Sunday, 8 November 2009

The Man in the White Suit

Alexander Mackendrick, 1951

No cows.

A model horse and a painting of a stag in Mr Birnley's study are as close as it gets.

Saturday, 7 November 2009

The Italian Job

Peter Collinson, 1969

No cows.

Friday, 6 November 2009

Amelie

Jean-Pierre Jeunet, 2001

No cows. (But there is a rather fine goat).

Thursday, 29 October 2009

Annie Hall

Woody Allen, 1977

No cows.

Wednesday, 28 October 2009

The Imaginarium of Dr Parnassus

Terry Gilliam, 2009

I suspect Francis Ford Coppola is a bovophobe. Although I estimate that cattle appear in about a third of all movies, there's not a cow to be seen in the entirety of the Godfather trilogy, I don't think there are any in The Conversation, and then in Apocalypse Now there's that cruelly drawn-out scene of the cow being slaughtered. And they did it for real.

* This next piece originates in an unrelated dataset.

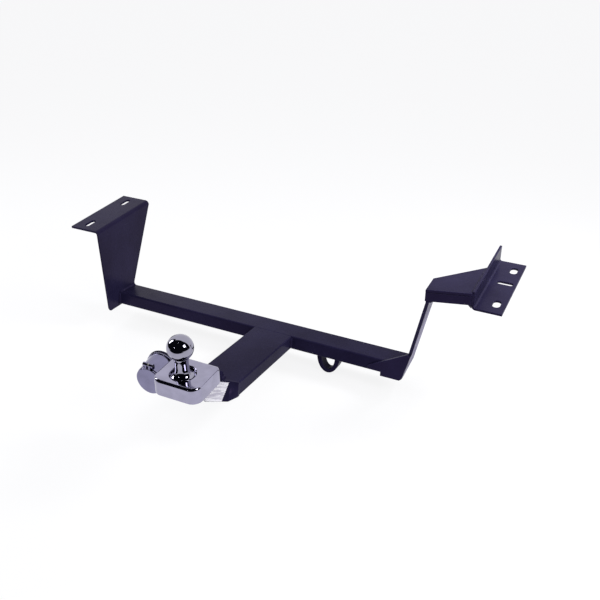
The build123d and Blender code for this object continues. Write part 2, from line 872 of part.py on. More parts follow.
pieces = {
    "cross_beam": cross_beam,
    "tongue": tongue,
    "tongue_nose": tongue_nose,
    "identification_label": identification_label,
    "left_bracket": left_bracket,
    "right_flange_bracket": right_flange_bracket,
    "right_bar": right_bar,
    "right_top_plate": right_top_plate,
    "right_arm": right_arm,
    "right_gusset": right_gusset,
    "safety_chain_loop": safety_chain_loop,
    "riser": riser,
    "ball_plate": ball_plate,
    "tow_ball": tow_ball,
    "flat_washer": flat_washer,
    "spring_washer": spring_washer,
    "ball_nut": ball_nut,
    "chrome_cover": chrome_cover,
    "tongue_weld": tongue_weld,
    "left_web_weld": left_web_weld,
    "riser_weld": riser_weld,
    "socket_housing": socket_housing,
    "socket_lid": socket_lid,
    "lid_seal": lid_seal,
    "lid_hinge_pin": hinge_pin,
    "lid_spring": lid_spring,
    "socket_insert": socket_insert,
    "contact_pins": contact_pins,
    "terminal_screws": terminal_screws,
    "socket_gasket": socket_gasket,
    "cable_gland": cable_gland,
    "socket_bracket": socket_bracket,
    "socket_screws": socket_screws,
    "bracket_screws": bracket_screws,
}

for name, make in pieces.items():
    save(make(), name)
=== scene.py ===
import math
import random

import bmesh
import bpy
from mathutils import Matrix, Vector


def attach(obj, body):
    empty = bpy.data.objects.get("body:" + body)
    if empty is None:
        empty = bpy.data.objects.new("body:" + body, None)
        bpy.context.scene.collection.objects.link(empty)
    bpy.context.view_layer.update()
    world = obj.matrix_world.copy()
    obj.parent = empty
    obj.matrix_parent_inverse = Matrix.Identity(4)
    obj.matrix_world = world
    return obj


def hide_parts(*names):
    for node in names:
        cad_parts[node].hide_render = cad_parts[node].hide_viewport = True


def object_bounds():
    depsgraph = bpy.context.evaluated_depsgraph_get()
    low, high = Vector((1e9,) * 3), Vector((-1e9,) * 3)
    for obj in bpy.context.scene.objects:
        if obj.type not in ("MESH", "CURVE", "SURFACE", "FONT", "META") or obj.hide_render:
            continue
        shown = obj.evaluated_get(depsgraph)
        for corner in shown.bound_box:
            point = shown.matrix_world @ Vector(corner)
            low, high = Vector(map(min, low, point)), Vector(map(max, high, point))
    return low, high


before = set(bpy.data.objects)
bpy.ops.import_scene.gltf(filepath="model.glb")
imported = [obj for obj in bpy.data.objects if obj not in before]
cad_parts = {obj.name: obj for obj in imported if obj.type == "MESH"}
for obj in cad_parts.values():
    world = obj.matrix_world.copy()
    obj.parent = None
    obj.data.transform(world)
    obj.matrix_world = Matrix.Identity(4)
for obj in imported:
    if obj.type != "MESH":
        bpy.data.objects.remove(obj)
cad_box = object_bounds()
scene = bpy.context.scene
chance = random.Random(11)
MM = 0.001
SIDES = (("left", -1), ("right", 1))

# Sizes of the CAD model in millimetres, with places from the centre of the coupling ball, but those of
# the riser's foot and the chain loop's front backwards from the beam's front

BEAM_FRONT = 347.5
BEAM_TOP = -169.2
BEAM_TILT = math.radians(7.0)
BEAM_W = 61.0
BEAM_H = 31.0
BEAM_LEFT = -420.3
BEAM_BOTTOM = BEAM_TOP - BEAM_H * math.cos(BEAM_TILT)

TONGUE_HALF = 47.25
TONGUE_L = 231.0
RISER_HALF = 10.0
RISER_FRONT = -242.0
RISER_BACK = -225.0

FLANGE_TOP = 12.4
BRACKET_T = 4.8
LEG_X = 444.4
LEG_INNER = LEG_X - BRACKET_T
LEG_FRONT = BEAM_FRONT - 12.0
ARM_FOOT_X = 310.7
ARM_T = 7.0
ARM_ANGLE = math.radians(13.8)
ARM_LEAN = math.tan(ARM_ANGLE)
BAR_BOTTOM = 19.0
BAR_TOP = 39.0
BAR_FRONT = BEAM_FRONT - 38.0
BAR_W = 50.0
BAR_LEFT = 354.9
BAR_SKEW = 22.0
TOP_PLATE_TOP = 45.0
TOP_PLATE_BACK = BEAM_FRONT + 98.0
LOOP_X = 134.0
LOOP_HALF = 27.0
LOOP_FRONT = 12.0
LOOP_BAR_W = 24.0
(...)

Of course, there's a sick irony in ever having happy cows on screen at all, given that movies are shot on film made with gelatin from the boiled bones of animals including cows.

But anyway, as with Apocalypse Now, there are only dead cows in The Imaginarium of Dr Parnassus. They are banged into by a gondola as they float lifeless in a river.

Tuesday, 27 October 2009

The Curious Case of Benjamin Button

David Fincher, 2008

Several times during the film Mr Daws, Benjamin's elderly room mate, recounts tales of the seven times he was struck by lightning, visually depicted by scratchy old film of the event.

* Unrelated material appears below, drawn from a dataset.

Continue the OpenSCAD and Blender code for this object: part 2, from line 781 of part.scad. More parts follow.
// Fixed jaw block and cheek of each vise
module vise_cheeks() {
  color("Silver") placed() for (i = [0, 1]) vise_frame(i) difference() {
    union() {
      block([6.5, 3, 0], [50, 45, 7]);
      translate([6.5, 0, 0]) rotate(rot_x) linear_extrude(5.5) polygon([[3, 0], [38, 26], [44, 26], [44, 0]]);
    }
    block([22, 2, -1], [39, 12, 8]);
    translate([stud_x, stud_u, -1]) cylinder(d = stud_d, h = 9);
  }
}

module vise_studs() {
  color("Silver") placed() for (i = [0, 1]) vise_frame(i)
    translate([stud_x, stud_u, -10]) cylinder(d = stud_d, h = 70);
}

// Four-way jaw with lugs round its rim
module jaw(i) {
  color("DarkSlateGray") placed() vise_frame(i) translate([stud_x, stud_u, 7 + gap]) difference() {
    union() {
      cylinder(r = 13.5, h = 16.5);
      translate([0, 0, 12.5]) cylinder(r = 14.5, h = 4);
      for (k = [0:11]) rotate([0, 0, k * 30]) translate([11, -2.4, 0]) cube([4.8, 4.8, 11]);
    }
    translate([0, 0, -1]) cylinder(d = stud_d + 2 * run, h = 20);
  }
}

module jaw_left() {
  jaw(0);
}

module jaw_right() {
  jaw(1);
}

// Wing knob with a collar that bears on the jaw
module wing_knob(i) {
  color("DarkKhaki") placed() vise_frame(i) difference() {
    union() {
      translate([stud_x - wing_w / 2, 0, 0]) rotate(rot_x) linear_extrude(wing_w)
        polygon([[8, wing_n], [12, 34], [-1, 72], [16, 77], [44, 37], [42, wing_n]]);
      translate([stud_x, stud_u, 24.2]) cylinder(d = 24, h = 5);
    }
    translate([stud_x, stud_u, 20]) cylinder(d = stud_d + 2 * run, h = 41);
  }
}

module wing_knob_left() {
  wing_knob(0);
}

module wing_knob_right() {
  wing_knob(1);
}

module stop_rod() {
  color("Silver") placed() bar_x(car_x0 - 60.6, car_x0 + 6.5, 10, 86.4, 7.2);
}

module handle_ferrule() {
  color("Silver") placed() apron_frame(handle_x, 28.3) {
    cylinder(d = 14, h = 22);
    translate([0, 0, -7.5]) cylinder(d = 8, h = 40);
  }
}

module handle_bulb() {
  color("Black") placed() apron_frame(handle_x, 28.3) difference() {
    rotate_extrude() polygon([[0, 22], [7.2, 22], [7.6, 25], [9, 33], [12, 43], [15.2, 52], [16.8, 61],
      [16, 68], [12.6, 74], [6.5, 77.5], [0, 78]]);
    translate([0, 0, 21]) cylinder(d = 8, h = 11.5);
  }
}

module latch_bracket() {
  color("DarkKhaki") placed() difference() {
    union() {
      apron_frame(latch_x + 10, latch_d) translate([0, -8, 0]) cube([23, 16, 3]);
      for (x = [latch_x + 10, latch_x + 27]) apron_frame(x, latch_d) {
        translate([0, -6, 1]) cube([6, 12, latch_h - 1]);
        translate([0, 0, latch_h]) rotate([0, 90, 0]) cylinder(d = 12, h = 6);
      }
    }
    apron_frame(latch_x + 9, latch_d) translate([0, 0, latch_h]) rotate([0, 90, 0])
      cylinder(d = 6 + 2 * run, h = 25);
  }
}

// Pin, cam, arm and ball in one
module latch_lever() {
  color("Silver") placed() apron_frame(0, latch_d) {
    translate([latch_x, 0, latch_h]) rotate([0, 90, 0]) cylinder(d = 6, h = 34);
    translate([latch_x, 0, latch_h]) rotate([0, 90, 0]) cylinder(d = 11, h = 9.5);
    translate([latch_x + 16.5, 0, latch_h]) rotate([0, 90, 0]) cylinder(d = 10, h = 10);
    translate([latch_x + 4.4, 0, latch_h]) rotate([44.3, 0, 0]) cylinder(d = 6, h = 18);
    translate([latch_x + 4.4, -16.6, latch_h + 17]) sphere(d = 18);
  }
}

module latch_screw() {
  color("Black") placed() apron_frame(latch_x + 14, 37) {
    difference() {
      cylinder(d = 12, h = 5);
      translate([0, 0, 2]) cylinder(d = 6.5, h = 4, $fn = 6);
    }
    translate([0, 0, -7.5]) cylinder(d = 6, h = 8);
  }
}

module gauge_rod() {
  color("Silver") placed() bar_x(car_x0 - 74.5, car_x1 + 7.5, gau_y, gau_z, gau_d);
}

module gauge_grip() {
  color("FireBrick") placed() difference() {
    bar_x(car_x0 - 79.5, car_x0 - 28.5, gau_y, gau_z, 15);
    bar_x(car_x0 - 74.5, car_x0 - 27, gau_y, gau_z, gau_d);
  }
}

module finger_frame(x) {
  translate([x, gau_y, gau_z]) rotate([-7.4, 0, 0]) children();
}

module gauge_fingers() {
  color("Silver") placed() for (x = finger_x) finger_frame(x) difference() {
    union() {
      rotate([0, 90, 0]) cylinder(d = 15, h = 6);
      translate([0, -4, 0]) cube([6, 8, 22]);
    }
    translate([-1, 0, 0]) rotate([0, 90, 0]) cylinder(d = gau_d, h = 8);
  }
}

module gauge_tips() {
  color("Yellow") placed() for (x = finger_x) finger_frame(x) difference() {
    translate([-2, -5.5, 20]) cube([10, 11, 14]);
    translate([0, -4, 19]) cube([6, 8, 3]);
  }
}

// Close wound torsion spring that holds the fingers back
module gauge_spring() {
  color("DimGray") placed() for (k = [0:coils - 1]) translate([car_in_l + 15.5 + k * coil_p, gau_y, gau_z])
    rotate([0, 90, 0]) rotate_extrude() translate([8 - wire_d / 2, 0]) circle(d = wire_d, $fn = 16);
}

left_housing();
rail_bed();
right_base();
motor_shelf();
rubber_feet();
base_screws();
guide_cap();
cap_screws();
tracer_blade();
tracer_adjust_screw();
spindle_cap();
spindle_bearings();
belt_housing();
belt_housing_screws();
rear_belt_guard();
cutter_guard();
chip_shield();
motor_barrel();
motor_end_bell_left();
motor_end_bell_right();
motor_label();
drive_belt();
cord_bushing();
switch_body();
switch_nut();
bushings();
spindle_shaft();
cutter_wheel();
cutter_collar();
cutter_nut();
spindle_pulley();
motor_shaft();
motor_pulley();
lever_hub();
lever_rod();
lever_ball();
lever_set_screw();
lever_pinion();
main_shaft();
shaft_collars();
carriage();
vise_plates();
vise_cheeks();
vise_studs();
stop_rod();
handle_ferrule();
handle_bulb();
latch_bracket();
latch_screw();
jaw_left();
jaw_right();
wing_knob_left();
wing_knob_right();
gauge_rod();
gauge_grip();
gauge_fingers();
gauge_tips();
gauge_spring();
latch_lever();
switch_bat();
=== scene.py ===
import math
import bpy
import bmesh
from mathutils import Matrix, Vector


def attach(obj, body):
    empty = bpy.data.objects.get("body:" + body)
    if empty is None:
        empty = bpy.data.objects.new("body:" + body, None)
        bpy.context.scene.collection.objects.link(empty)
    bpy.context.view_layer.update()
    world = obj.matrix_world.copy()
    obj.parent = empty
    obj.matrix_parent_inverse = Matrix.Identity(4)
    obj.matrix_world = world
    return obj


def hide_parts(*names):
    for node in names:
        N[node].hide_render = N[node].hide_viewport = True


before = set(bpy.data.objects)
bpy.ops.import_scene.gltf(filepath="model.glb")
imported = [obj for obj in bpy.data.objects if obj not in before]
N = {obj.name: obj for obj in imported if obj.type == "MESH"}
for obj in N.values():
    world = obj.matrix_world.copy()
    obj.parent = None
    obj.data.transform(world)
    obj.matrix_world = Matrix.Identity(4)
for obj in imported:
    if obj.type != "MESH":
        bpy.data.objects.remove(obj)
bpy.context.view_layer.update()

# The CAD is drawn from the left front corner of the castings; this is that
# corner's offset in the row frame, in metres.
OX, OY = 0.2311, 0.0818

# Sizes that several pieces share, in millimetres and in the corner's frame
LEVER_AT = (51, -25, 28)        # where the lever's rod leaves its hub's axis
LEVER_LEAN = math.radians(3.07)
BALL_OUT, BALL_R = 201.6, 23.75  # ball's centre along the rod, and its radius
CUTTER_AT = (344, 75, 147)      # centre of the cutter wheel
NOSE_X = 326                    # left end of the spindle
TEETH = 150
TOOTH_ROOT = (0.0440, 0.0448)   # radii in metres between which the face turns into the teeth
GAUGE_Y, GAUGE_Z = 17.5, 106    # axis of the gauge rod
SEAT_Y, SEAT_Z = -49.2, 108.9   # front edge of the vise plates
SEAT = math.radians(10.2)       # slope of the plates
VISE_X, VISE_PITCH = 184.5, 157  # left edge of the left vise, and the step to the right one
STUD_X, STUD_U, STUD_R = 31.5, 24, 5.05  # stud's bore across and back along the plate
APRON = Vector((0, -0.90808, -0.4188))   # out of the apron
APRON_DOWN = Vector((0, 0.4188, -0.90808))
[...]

'Once when I was in the field, just tending to my cows,' he says, and lo, there are some cows who appear unscathed as Mr Daws gets zapped.

I think we'll see a lot more of these reflective, intelligent, meditative films about ageing in the coming years (indeed, I'd say Charlie Kaufman's epic Synedoche New York is already on the list). The 60s and 70s were full of teen culture because of the demographic bulge of baby boomers. Now they're getting old and dealing with very old, senile, gibbering wrecks of parents and realising it's their turn next.